Aceptar aquello es sin duda un duro golpe a quienes, como el Frente Amplio, se nombraron portavoces del momento, con grandes lecturas del sentir ciudadano y los caminos de solución, pues eran ellos —parte de ese pueblo y generación víctimas del modelo— los que mejor podían entender lo que pasaba. Bien sabemos hoy que esas lecturas no eran del todo ciertas.
Sus elocuentes teorías quedaron cortas a un momento mucho más complejo. Por ello, luego de cuatro años, donde aquella efervescencia ciudadana parece haber quedado atrás, es posible tomar aprendizajes y reflexionar, con más calma y prudencia, sobre lo vivido. Quizás las dos mayores lecciones tienen que ver con que no podemos seguir realizando diagnósticos absolutistas y simplistas. Pues lo que vimos esos días —y que seguimos viviendo— no fue ni simple ni totalizante, y querer agrupar todo en un mismo saco nos seguirá llevando a errores. En la misma línea, no podemos analizar los hechos en categorías binarias, blanco o negro, violencia o malestar, buenos y malos. Ello no sólo impide comprender los eventos de forma más profunda, sino que termina moralizando el debate, poniendo en la vereda de adversario a todo aquel que piense distinto.

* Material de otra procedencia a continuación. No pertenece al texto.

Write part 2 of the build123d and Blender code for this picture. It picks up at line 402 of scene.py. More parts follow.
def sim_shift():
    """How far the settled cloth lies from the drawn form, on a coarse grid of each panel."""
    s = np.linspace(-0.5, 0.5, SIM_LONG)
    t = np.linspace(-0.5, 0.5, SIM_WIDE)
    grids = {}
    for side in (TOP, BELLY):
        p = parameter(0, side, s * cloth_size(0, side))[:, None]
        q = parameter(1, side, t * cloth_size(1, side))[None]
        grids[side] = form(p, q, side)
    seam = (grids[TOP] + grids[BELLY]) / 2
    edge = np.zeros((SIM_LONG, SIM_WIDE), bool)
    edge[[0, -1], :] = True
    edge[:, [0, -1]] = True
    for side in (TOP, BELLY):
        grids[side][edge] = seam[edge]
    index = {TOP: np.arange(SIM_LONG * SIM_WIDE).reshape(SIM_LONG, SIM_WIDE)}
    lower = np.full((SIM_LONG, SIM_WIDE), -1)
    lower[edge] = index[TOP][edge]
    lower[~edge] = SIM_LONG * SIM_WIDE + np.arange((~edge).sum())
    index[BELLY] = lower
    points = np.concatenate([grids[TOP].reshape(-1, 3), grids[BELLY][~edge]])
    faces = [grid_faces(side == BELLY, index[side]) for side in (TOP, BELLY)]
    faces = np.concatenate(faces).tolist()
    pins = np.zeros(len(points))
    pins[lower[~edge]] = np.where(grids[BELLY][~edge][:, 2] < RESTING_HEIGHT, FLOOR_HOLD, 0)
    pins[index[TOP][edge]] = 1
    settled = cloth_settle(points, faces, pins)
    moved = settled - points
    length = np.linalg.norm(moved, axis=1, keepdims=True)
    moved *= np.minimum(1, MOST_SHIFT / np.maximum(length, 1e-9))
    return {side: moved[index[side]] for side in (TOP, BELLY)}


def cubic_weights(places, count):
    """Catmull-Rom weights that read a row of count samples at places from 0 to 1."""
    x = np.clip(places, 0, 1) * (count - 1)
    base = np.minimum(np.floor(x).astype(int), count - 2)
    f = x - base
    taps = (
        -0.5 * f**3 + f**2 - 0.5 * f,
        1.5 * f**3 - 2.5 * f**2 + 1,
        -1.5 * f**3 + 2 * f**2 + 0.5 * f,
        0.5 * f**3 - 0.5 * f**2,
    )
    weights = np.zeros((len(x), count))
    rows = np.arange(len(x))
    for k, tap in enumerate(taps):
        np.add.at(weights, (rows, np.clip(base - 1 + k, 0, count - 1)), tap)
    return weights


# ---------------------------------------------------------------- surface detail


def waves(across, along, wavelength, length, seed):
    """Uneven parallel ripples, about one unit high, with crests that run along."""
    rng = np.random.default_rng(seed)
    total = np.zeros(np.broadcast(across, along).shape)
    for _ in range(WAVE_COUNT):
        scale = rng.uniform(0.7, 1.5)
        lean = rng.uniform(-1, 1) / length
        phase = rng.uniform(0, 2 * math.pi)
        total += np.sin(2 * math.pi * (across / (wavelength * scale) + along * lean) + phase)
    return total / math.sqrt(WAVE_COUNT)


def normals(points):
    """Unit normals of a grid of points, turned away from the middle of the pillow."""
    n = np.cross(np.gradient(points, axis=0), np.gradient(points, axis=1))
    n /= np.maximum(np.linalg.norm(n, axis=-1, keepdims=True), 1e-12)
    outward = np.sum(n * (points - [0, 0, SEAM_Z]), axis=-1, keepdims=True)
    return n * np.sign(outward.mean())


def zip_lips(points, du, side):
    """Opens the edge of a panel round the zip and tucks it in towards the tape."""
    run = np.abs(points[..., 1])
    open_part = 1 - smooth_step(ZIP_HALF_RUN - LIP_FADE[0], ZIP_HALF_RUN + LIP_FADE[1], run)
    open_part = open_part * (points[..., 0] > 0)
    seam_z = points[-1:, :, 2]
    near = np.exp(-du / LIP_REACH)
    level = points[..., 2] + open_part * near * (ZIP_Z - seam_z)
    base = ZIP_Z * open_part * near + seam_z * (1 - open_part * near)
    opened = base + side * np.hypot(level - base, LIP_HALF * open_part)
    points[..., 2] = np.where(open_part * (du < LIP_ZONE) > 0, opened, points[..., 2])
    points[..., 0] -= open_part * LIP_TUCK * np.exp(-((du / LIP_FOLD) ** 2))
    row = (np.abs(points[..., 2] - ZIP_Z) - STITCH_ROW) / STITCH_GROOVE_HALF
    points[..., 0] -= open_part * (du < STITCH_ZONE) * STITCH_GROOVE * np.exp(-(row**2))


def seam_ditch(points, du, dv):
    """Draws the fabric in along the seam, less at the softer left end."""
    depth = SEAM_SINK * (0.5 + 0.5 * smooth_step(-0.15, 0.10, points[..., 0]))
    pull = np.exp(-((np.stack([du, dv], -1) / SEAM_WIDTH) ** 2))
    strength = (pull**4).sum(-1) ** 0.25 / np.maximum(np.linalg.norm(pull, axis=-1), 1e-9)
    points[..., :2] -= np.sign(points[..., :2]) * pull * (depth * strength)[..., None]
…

Mal haríamos ahora, por ejemplo, en reemplazar aquella retórica de la “desobediencia civil” a la de estallido delictual. Si bien los simbolismos en política importan y ayudan, son escasamente suficientes para ganar ideas —si queremos que estas calen y no sean meramente circunstanciales (como podría ser el caso de este aparente distanciamiento a los hechos ocurridos)— así como tampoco ayudan a comprender.
En efecto, el 18 de octubre vivimos un quiebre de lo más elemental de la vida en comunidad: que la violencia nunca es justificada. Ante la extrema virulencia, cabe incluso preguntarse cuán frágil era en realidad esa convicción en nuestra sociedad. ¿Por qué quienes no eran delincuentes aceptaron los destrozos, saqueos y quemas? Este quiebre, que implica comprender que el fin no justifica los medios, que la violencia instrumentaliza a las personas afectando su dignidad, que lo más relevante para una vida en comunidad es el resguardo del Estado de Derecho, requiere entonces de un arduo trabajo para recuperarlo y para ello no basta una abstracta condena de la violencia.

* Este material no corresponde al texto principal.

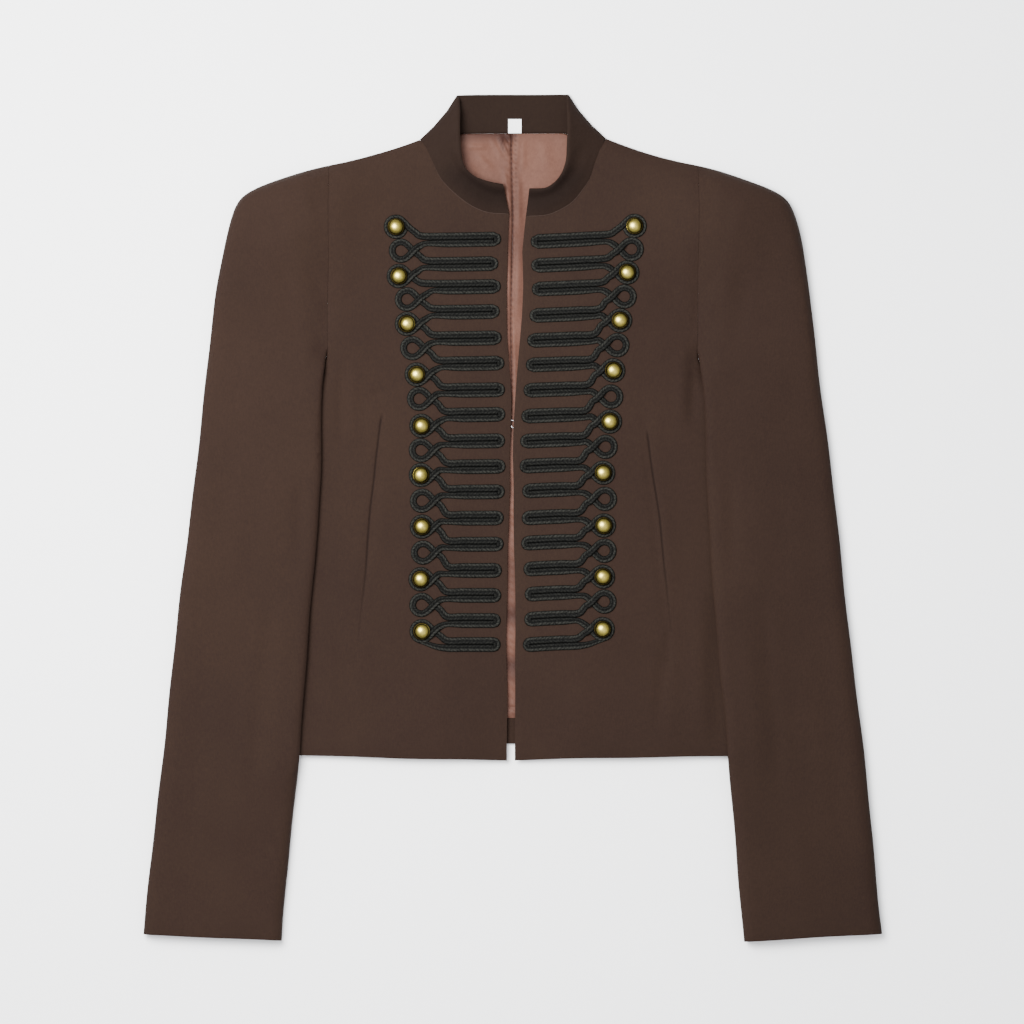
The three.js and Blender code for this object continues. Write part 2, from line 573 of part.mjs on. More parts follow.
// A blank woven label, folded and sewn to the collar's inner face.
function neckLabel() {
  const label = { left: -4, right: 7.2, top: 339.1, bottom: BACK_NECK_Y + 0.2, thick: 0.5 };
  return flatPiece([
    [label.left, label.bottom], [label.right, label.bottom], [label.right, label.top],
    [label.left, label.top],
  ], label.thick, COLLAR_CLOTH + SEAM_GAP);
}

// Route of the braid on one side: ring, bar, hairpin, bar, and on round the next ring.
const CROSSING = { out: 10.2, plateau: 2.7 };
const JOIN = { x: 22, midX: 16, midY: 4.2 };
const RING_TURNS = [225, 270, 315, 360, 405, 450, 495]; // degrees, seen from outside
// The cord's end runs out close under the last ring
const CORD_TAIL = [
  { inward: 12, below: 14.4, width: 4.4 },
  { inward: 5, below: 12.4, width: 3 },
  { inward: -1, below: 11.6, width: 1.8 },
];

function braidRoute(bars, side) {
  const tilt = BAR_TILT[sideName(side)];
  const points = [];
  const add = (x, y, width, lift) => points.push({ x, y, width, lift });
  const barY = (bar, x, offset) => bar.y + offset + tilt * (x - mix(bar.frontX, bar.ringX, 0.4));
  const crossing = (ring, up, over) => {
    const step = CROSSING.plateau * Math.SQRT1_2;
    if (!over) {
      add(ring.ringX - CROSSING.out, ring.ringY, RING_CORD_WIDTH, 0);
      return;
    }
    [-1, 1].forEach((way) => add(
      ring.ringX - CROSSING.out + way * up * step,
      ring.ringY - way * step,
      RING_CORD_WIDTH,
      CORD_LIFT,
    ));
  };
  bars.forEach((bar, k) => {
    const ring = bar;
    if (k > 0) {
      const before = bars[k - 1];
      add(ring.ringX - JOIN.x, barY(before, ring.ringX - JOIN.x, -CORD_HALF_PITCH), 5, 0);
      add(ring.ringX - JOIN.midX, ring.ringY + JOIN.midY, RING_CORD_WIDTH, 0);
      crossing(ring, 1, side < 0);
    }
    RING_TURNS.forEach((degrees, i) => {
      const angle = THREE.MathUtils.degToRad(k === 0 && i === 0 ? 214 : degrees);
      const radius = k === 0 && i === 0 ? RING_RADIUS + 0.6 : RING_RADIUS;
      const x = ring.ringX + radius * Math.cos(angle);
      add(x, ring.ringY + radius * Math.sin(angle), RING_CORD_WIDTH, 0);
    });
    crossing(ring, -1, side > 0 && k > 0);
    add(ring.ringX - JOIN.midX, ring.ringY - JOIN.midY, RING_CORD_WIDTH, 0);
    const joinX = ring.ringX - JOIN.x;
    const endX = bar.frontX + CORD_HALF_PITCH + CORD_WIDTH / 2;
    const midX = mix(joinX, endX, 0.5);
    [joinX, midX, endX].forEach((x) => add(x, barY(bar, x, CORD_HALF_PITCH), CORD_WIDTH, 0));
    [135, 180, 225].forEach((degrees) => {
      const angle = THREE.MathUtils.degToRad(degrees);
      const x = endX + CORD_HALF_PITCH * Math.cos(angle);
      add(x, barY(bar, x, CORD_HALF_PITCH * Math.sin(angle)), CORD_WIDTH, 0);
    });
    [endX, midX].forEach((x) => add(x, barY(bar, x, -CORD_HALF_PITCH), CORD_WIDTH, 0));
  });
  const last = bars[bars.length - 1];
  add(last.ringX - JOIN.x, barY(last, last.ringX - JOIN.x, -CORD_HALF_PITCH), CORD_WIDTH, 0);
  CORD_TAIL.forEach(({ inward, below, width }) => {
    add(last.ringX - inward, last.ringY - below, width, 0);
  });
  return points;
}

// The braid's solid: a low four-sided section carried along its route over the front.
function braid(bars, side) {
  const route = braidRoute(bars, side);
  const last = route.length - 1;
  const corners = [];
  route.forEach(({ x, y, width, lift }, k) => {
    const [from, to] = [route[Math.max(k - 1, 0)], route[Math.min(k + 1, last)]];
    const across = new THREE.Vector2(from.y - to.y, to.x - from.x).normalize();
    [[0.5, 0], [0.34, CORD_HEIGHT], [-0.34, CORD_HEIGHT], [-0.5, 0]].forEach(([share, up]) => {
      const cx = x + across.x * share * width;
      const cy = y + across.y * share * width;
      const z = frontSurface(x, y) + TRIM_GAP + lift + up;
      corners.push(new THREE.Vector3(side * cx, cy, z));
    });
  });
  const faces = [];
  const quad = (a, b, c, d) => faces.push([a, b, c], [a, c, d]);
  for (let k = 0; k < last; k += 1) {
    for (let i = 0; i < 4; i += 1) {
      const next = (i + 1) % 4;
      quad(4 * k + i, 4 * k + next, 4 * k + 4 + next, 4 * k + 4 + i);
    }
  }
  quad(3, 2, 1, 0);
  quad(4 * last, 4 * last + 1, 4 * last + 2, 4 * last + 3);
  return closedGeometry(corners, faces);
}

// A dome button on a shank that stands through its ring.
const BUTTON_PROFILE = [
  [0, 0], [2, 0], [2, 3.1], [BUTTON_RADIUS - 0.5, 3.8], [BUTTON_RADIUS, 4.3],
  [BUTTON_RADIUS * 0.82, 6.4], [BUTTON_RADIUS * 0.45, 7.7], [0, BUTTON_TOP],
];

function domeButton(x, y, side) {
  const profile = BUTTON_PROFILE.map(([r, z]) => new THREE.Vector2(r, z));
  const geometry = new THREE.LatheGeometry(profile, 10);
  geometry.rotateX(Math.PI / 2);
  geometry.translate(side * x, y, frontSurface(x, y) + TRIM_GAP);
  geometry.deleteAttribute('normal');
  geometry.deleteAttribute('uv');
  return mergeVertices(geometry, 1e-3);
}

// Bent wire of the hook or the eye, sewn under the front edges.
function wire(points) {
  const route = new THREE.CatmullRomCurve3(points.map((p) => new THREE.Vector3(...p)));
  const section = new THREE.Shape();
  section.absarc(0, 0, WIRE / 2, 0, 2 * Math.PI);
  const geometry = new THREE.ExtrudeGeometry(section, {
    steps: 16, curveSegments: 3, bevelEnabled: false, extrudePath: route,
  });
  geometry.deleteAttribute('normal');
  geometry.deleteAttribute('uv');
  return mergeVertices(geometry, 1e-3);
}

addMesh('back_panel', backPanel(), cloth);
[-1, 1].forEach((side) => {
  const name = sideName(side);
  addMesh(`front_${name}`, frontPanel(side), cloth);
  const sleeve = sleevePieces(side);
  addMesh(`sleeve_${name}_upper`, sleeve.upper, cloth);
  addMesh(`sleeve_${name}_under`, sleeve.under, cloth);
  const bars = side < 0 ? BRAID_RIGHT : BRAID_LEFT;
  addMesh(`braid_${name}`, braid(bars, side), cord);
  bars.filter((_, k) => k % 2 === 0).forEach(({ ringX, ringY }, k) => {
    addMesh(`button_${name}_${k + 1}`, domeButton(ringX, ringY, side), brass);
  });
});
addMesh('collar_stand', collarStand(), cloth);
addMesh('back_lining', backLining(), satin);
addMesh('back_hem_facing', backHemFacing(), cloth);
addMesh('neck_label', neckLabel(), white);

const wireZ = EDGE_HEIGHT - CLOTH - SEAM_GAP - WIRE / 2;
addMesh('closure_hook', wire([
  [-7, CLOSING_Y + 2.2, wireZ], [-2, CLOSING_Y + 1.2, wireZ], [1.2, CLOSING_Y + 0.4, wireZ],
  [2.2, CLOSING_Y - 1.4, wireZ], [0.6, CLOSING_Y - 2.6, wireZ],
]), steel);
addMesh('closure_eye', wire([
  [8, CLOSING_Y - 5.4, wireZ], [4, CLOSING_Y - 5.8, wireZ], [-0.6, CLOSING_Y - 5.2, wireZ],
  [-1.4, CLOSING_Y - 4.4, wireZ], [-0.6, CLOSING_Y - 4.0, wireZ - 0.02],
]), steel);

export default jacket;
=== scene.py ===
import math

import bmesh
import bpy
import numpy as np
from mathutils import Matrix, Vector
from mathutils.bvhtree import BVHTree


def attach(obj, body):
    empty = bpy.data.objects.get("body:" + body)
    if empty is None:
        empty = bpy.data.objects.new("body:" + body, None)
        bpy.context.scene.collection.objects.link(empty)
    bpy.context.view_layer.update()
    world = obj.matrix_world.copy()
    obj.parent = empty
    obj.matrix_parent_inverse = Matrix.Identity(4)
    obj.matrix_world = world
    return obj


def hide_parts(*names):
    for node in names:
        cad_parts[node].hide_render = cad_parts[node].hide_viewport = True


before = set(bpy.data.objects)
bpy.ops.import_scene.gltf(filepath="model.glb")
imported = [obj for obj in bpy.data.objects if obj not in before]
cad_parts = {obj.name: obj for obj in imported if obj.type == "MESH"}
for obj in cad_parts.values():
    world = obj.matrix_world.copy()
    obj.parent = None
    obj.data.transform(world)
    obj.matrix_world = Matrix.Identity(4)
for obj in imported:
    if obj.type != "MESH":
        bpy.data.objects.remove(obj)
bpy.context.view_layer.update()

mm = 0.001
wearersSides = {"Right": -1, "Left": 1}  # the wearer's right lies at -X

view = {  # metres; the frame is as wide as the photograph's
    "frameWidth": 0.8704, "distance": 6.0, "centre": (-0.00085, 0.005), "height": 0.006,
}


def makeCamera():
    camera = bpy.data.objects.new("camera", bpy.data.cameras.new("camera"))
    bpy.context.scene.collection.objects.link(camera)
    camera.location = (*view["centre"], view["height"] + view["distance"])
    camera.data.sensor_width = 36
    camera.data.lens = 36 * view["distance"] / view["frameWidth"]
    bpy.context.scene.camera = camera


studio = {
    "sky": (0.95, 0.96, 1.0), "skyStrength": 1.45,
    "floorColour": (0.96, 0.96, 0.955),
    "lamps": [  # name, place, size, power
        ("keyLamp", (-0.62, 0.42, 1.35), 1.0, 92),
        ("fillLamp", (1.3, -1.2, 2.2), 1.8, 6),
    ],
}


def makeStudio():
    world = bpy.data.worlds.new("studio")
    world.use_nodes = True
    sky = world.node_tree.nodes["Background"]
    sky.inputs["Color"].default_value = (*studio["sky"], 1)
    sky.inputs["Strength"].default_value = studio["skyStrength"]
    bpy.context.scene.world = world
    for name, place, size, power in studio["lamps"]:
        lamp = bpy.data.lights.new(name, "AREA")
        lamp.size = size
        lamp.energy = power
        item = bpy.data.objects.new(name, lamp)
        bpy.context.scene.collection.objects.link(item)
        item.location = place
        item.rotation_euler = Vector(place).to_track_quat("Z", "Y").to_euler()
    bm = bmesh.new()
    bmesh.ops.create_grid(bm, x_segments=2, y_segments=2, size=4)
    bmesh.ops.translate(bm, verts=bm.verts[:], vec=(0, 0, -0.0003))
    floor = addObject("floor", bm)
    paper = bpy.data.materials.new("palePaper")
    paper.use_nodes = True
    shader = paper.node_tree.nodes["Principled BSDF"]
    shader.inputs["Base Color"].default_value = (*studio["floorColour"], 1)
    shader.inputs["Roughness"].default_value = 0.9
    floor.data.materials.append(paper)


def addObject(name, bm, smooth=True):
    mesh = bpy.data.meshes.new(name)
    bm.to_mesh(mesh)
    bm.free()
    item = bpy.data.objects.new(name, mesh)
    bpy.context.scene.collection.objects.link(item)
    if smooth:
        mesh.shade_smooth()
    return item


def getPoints(item):
    flat = np.empty(len(item.data.vertices) * 3, np.float32)
    item.data.vertices.foreach_get("co", flat)
    return flat.reshape(-1, 3).astype(float) / mm


def setPoints(item, points):
    item.data.vertices.foreach_set("co", (points * mm).astype(np.float32).ravel())
    item.data.update()


def setShare(item, name, values):
    share = item.data.attributes.new(name, "FLOAT", "POINT")
    share.data.foreach_set("value", values.astype(np.float32))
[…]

Una reflexión seria sobre esto, nos lleva a escrutar en aquellos aspectos más ocultos del malestar, aquellos que se esconden bajo esos problemas que resultan visibles: las listas de espera en hospitales, pensiones de miseria, aquellos que tienen que ver con la crisis de autoridad que se vive en las familias, en las escuelas y en la política. Tiene que ver con el debilitamiento de las familias del que nos advertía Gonzalo Vial, con que el matrimonio haya pasado a ser un privilegio de las élites, así como tener un padre presente. Con la marginalidad en la que viven aquellos invisibles, para quienes la violencia es pan de cada día, al punto que les resulta difícil comprender por qué tanta preocupación, pues no conocen otra cosa.
Magdalena Vergara es Directora de Formación de IdeaPaís. Columna publicada en El Líbero, el 25 de octubre.